[BEGIN Provided data]

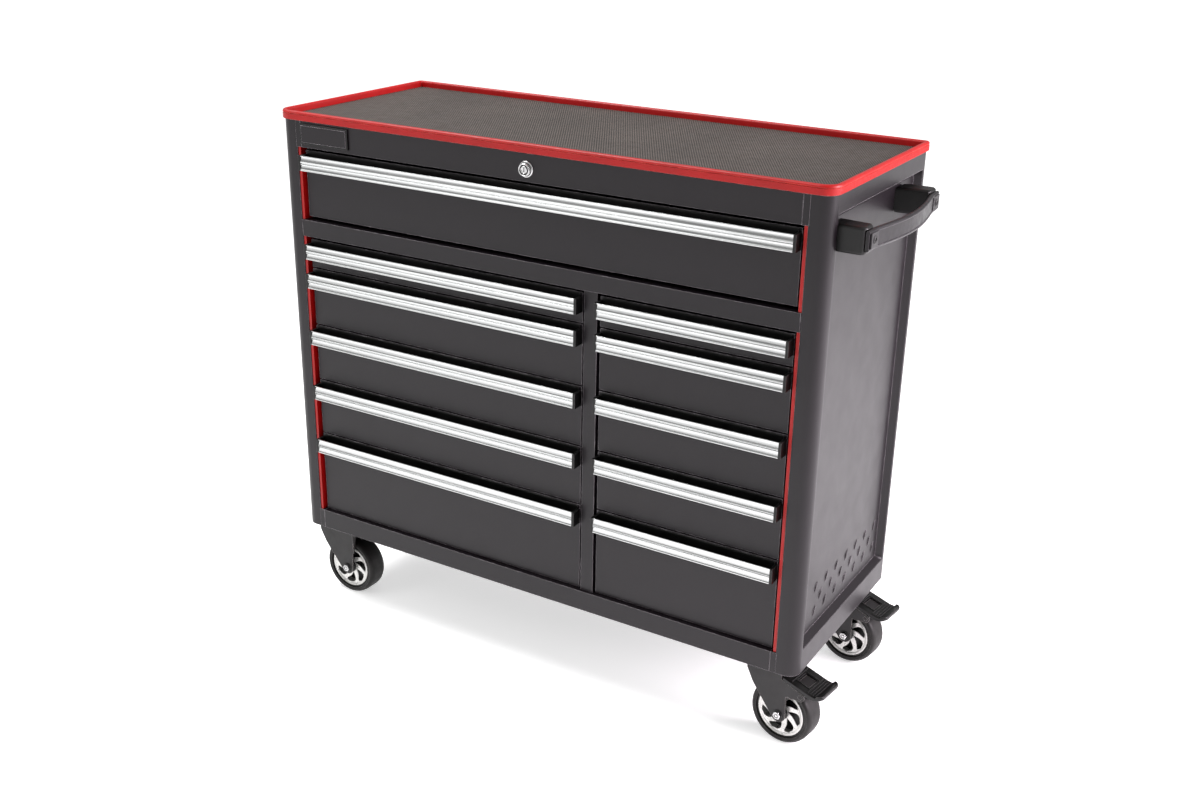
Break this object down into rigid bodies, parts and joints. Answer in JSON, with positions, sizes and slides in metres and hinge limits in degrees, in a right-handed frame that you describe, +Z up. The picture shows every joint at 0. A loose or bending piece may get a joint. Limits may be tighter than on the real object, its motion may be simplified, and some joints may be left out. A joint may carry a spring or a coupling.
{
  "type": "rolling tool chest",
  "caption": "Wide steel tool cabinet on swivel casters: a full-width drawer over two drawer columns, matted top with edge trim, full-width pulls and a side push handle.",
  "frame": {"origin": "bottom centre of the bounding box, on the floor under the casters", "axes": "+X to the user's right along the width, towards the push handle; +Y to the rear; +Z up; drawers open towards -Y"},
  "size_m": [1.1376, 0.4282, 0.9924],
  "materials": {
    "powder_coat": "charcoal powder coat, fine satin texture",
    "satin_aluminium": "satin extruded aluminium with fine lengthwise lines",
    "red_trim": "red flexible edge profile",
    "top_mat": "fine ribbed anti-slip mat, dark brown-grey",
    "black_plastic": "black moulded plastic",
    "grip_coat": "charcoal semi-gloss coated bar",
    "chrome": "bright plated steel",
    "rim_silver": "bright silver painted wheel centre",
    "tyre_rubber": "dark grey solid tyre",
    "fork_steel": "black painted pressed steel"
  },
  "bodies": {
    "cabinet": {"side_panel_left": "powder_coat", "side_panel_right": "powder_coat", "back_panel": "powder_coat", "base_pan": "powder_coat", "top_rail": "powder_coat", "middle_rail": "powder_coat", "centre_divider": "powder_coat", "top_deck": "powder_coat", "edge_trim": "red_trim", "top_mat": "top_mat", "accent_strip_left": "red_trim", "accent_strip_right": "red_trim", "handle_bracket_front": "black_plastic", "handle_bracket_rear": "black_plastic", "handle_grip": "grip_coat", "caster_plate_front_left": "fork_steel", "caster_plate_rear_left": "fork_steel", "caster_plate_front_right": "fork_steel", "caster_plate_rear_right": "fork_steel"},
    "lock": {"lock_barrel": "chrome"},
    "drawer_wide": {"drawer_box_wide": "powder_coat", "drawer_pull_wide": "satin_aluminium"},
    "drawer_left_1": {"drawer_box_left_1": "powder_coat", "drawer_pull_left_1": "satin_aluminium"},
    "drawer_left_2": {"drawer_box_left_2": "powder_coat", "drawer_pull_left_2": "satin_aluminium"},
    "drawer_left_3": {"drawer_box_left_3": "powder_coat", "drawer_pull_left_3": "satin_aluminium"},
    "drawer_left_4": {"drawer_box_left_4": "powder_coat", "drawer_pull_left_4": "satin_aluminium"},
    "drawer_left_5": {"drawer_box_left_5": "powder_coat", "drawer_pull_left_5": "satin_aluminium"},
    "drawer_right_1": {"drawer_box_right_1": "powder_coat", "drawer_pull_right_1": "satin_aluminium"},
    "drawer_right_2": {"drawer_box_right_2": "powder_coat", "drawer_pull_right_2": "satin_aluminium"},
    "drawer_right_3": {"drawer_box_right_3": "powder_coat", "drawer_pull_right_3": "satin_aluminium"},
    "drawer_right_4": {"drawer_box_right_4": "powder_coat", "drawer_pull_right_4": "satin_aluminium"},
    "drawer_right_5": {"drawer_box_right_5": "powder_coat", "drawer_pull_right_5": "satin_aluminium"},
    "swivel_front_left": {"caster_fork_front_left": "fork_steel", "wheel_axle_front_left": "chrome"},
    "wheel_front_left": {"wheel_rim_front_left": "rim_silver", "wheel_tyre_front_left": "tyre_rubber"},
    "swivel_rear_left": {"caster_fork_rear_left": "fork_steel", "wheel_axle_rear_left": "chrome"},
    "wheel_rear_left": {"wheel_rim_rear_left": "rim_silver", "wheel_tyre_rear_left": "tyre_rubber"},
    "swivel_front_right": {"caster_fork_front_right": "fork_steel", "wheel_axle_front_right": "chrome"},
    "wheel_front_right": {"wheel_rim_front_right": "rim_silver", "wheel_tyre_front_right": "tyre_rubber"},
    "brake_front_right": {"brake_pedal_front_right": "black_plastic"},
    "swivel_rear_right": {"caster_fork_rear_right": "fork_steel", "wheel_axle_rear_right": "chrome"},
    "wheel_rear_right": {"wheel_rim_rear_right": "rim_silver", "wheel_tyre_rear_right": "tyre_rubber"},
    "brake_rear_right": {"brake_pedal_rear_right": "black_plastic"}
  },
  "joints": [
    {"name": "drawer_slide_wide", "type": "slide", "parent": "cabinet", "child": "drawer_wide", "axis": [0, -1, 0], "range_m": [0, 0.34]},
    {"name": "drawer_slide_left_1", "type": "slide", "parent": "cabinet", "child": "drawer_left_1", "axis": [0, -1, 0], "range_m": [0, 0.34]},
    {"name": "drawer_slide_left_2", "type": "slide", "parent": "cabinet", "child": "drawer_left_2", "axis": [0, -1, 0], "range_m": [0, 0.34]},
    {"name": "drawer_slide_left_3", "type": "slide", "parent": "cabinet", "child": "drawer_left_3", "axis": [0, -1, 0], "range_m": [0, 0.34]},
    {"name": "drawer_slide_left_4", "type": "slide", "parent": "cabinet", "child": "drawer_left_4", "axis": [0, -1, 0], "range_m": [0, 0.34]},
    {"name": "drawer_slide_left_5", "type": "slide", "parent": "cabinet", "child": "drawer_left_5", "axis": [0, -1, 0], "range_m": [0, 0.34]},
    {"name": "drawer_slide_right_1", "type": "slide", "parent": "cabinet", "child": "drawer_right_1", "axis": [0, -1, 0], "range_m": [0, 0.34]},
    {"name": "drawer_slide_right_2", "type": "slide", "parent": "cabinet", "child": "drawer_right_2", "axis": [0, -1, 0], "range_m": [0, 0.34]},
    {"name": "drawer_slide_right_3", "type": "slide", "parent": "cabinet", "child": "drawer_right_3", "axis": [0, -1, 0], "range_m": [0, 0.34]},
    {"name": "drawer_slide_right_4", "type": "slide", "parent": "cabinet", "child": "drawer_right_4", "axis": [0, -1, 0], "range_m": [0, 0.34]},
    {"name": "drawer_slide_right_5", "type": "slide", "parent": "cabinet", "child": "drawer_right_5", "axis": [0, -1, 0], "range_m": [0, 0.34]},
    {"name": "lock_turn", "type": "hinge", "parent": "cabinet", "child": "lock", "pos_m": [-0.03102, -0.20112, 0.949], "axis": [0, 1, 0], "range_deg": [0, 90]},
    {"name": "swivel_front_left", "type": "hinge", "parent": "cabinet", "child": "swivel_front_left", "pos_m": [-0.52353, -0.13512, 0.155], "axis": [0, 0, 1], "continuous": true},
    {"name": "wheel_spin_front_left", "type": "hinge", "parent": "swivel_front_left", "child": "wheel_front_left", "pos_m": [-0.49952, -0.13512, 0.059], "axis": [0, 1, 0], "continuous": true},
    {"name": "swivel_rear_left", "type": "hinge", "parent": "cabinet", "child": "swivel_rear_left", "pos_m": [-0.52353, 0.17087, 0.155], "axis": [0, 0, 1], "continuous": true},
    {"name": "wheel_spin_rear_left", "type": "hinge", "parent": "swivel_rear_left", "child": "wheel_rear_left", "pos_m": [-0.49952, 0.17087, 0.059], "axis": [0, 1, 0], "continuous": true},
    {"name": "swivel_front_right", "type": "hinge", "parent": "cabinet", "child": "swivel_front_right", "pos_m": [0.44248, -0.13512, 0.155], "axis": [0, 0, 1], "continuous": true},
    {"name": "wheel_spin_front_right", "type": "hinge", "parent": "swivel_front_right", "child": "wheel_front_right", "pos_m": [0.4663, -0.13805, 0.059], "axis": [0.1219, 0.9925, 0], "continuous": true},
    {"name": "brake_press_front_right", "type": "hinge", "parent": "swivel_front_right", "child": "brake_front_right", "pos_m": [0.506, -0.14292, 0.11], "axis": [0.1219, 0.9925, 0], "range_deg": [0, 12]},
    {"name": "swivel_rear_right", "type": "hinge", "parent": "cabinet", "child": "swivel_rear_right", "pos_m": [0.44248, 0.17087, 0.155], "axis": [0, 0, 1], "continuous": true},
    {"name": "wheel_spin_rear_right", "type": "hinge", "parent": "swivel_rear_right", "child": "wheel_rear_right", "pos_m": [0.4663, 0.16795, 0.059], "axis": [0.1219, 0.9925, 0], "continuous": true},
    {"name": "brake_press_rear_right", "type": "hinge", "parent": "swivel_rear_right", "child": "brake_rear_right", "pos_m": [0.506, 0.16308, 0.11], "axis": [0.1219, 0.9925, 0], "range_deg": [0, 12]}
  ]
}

[END Provided data]

Task requirements: State how many lines of the listing above hold the word "bodies", with nothing but the number.

Written solution: 2